Bridled and normal guillemot
Shag and chick on Inner Farne

Kittiwake on eggs
Puffins gathering on the cliffs

All around there were sounds of seabirds. Walking back along the boardwalk, more puffins loitered around their burrows, hounded by gulls. In contrast to the clown-like puffins, eider females were barely noticeable as they sat motionless among the vegetation.

Puffins at their burrows
Female eider on her nest

The Arctic terns gave us a good send off as we made our way back to the boat and we headed off back to Seahouses watching hundreds of seabirds busily searching for food to take back to their chicks. Read more about the Farne Islands and the puffins on the National Trust website.

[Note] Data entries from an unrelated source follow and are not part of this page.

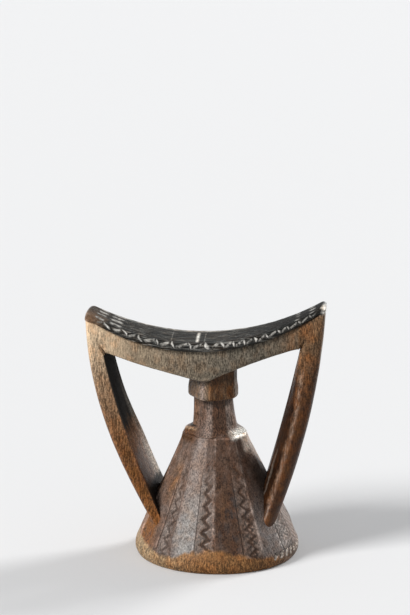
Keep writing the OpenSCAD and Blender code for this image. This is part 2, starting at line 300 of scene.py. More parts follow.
class Form:
    """The headrest's curves, worked out from its sizes, in metres and radians."""

    def __init__(self, sizes):
        self.s = sizes

    def rest_z(self, x):
        """Height of the resting face along its edges."""
        s = self.s
        return s.rest_low_z + s.rest_radius - np.sqrt(s.rest_radius ** 2 - (x - s.rest_low_x) ** 2)

    def line_z(self, x):
        """Height of the saddle's underside, where the beam and the struts end."""
        s = self.s
        return self.rest_z(x) - mix(s.slab_middle, s.slab_tip, (x / s.half_length) ** 2)

    def half_depth(self, x):
        """Half of the saddle's depth, before its tips are rounded."""
        s = self.s
        return s.depth / 2 - s.draw_in * ((x - s.wide_x) / (100 * MM)) ** 2

    def tip_drop(self, x):
        """How much the rounding of the tips takes off the saddle."""
        s = self.s
        over = np.maximum(0, np.abs(x) - s.half_length + s.tip_round)
        return s.tip_round - np.sqrt(s.tip_round ** 2 - np.minimum(over, s.tip_round) ** 2)

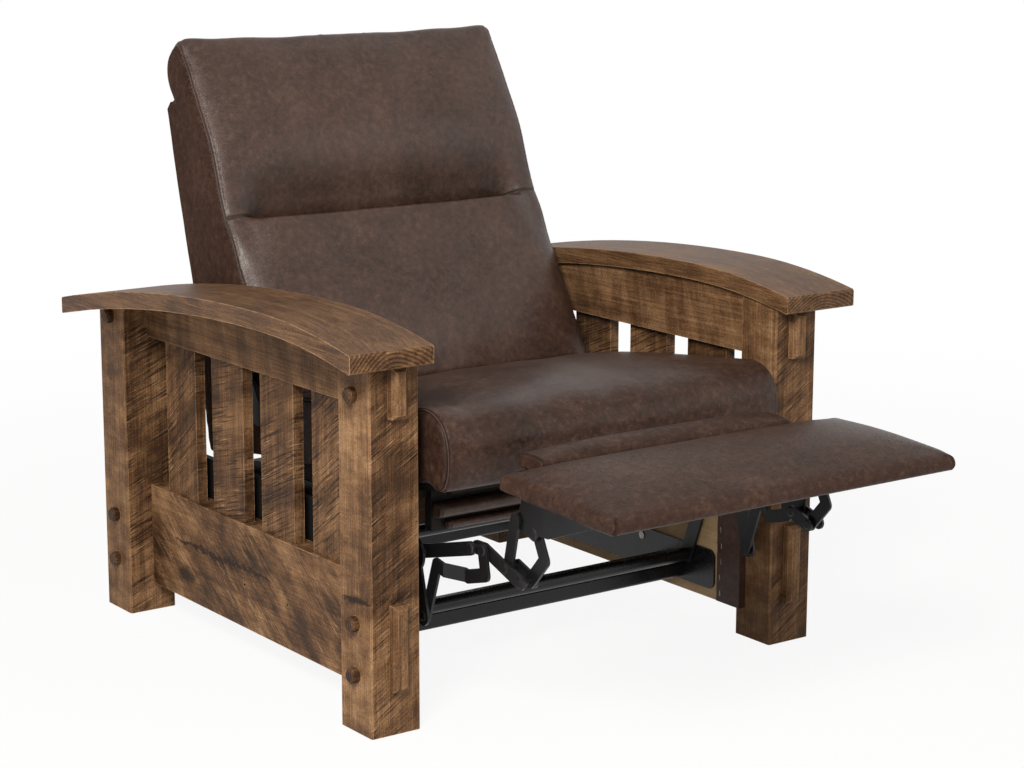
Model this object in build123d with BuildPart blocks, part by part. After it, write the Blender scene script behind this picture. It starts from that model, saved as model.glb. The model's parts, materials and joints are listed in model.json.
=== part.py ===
from build123d import *
import os
from math import atan2, cos, degrees, radians, sin, tan

os.makedirs("parts", exist_ok=True)

# A rustic wall hugger recliner. Lengths are millimetres and angles are degrees.
# X runs across the chair, with the left side at negative X as seen from the front.
# Y runs from the footrest to the back, and Z is up from the floor.
# The pose drawn is the open one: seat forward, back reclined, footrest out.

# Wooden side frames
chair_width = 896.0
post_size = 89.0
post_ease = 2.5
rail_inset = 47.0
rail_thickness = 38.0
lower_rail_bottom = 50.0
lower_rail_height = 181.0
upper_rail_drop = 111.0
upper_rail_tenon_height = 58.0
tenon_thickness = 20.0
tenon_shoulder = 15.0
tenon_length = 45.0
slat_count = 4
slat_inset = 52.0
slat_thickness = 19.0
slat_width = 104.0
slat_tongue = 12.0
peg_diameter = 25.0
peg_proud = 13.0
peg_depth = 72.0
peg_ease = 3.0
lower_peg_rise = 43.0
middle_peg_rise = 125.0
upper_peg_rise = 34.0
block_inset = 32.8
block_width = 28.0
block_proud = 17.0
block_ease = 6.0
lower_block_inset = 22.0
upper_block_headroom = 3.0
stretcher_thickness = 38.0
stretcher_tongue = 12.0

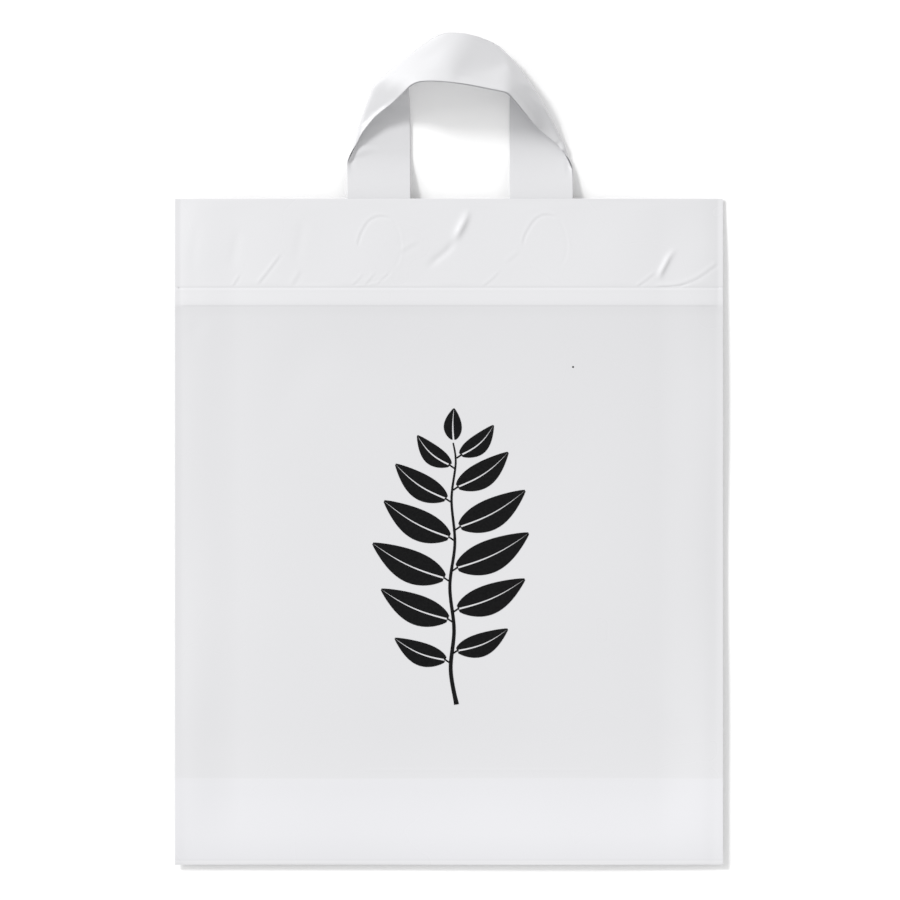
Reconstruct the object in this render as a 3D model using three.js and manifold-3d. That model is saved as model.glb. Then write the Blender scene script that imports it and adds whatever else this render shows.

On our second day, after a pre-breakfast walk, we travelled to St Abb’s Head in Scotland to have a walk along a beautiful stretch of coastline. Here we saw farmland birds, rock pipit and more nesting seabirds including fulmar.

St Abb’s Head

Pied wagtail


We then travelled south again to Lindisfarne or Holy Island. This island is accessible by car until high tide. Here we saw bar-tailed godwit, ringed plover and rock pipit in the harbour and masses of eider, common scoter and seals on the sandbars beyond.

Lindisfarne harbour
spot the rock pipit chick

Our pre-breakfast walk on the last day gave us some entertainment in the form of 3 hares running around the lane. We watched them for a while before they galloped back into the fields.

3 hares on the country lane

After packing, we set off south for Druridge Bay visiting Cresswell Ponds and Druridge Pools. We found little gull, avocet, black-tailed godwit and stonechat around the pools and were treated to a fantastic display from harbour porpoises and dolphins (species unknown) as we looked out to sea from the sand dunes. We also saw a red-throated diver in breeding plumage.

male stonechat with caterpillar
a very poor photo of a couple of spoonbills at Druridge Pools

Finding two spoonbills at Druridge Pools was a perfect end to a perfect 3 days – thanks to my group for their company and to whoever was responsible for keeping the rain away until we got home.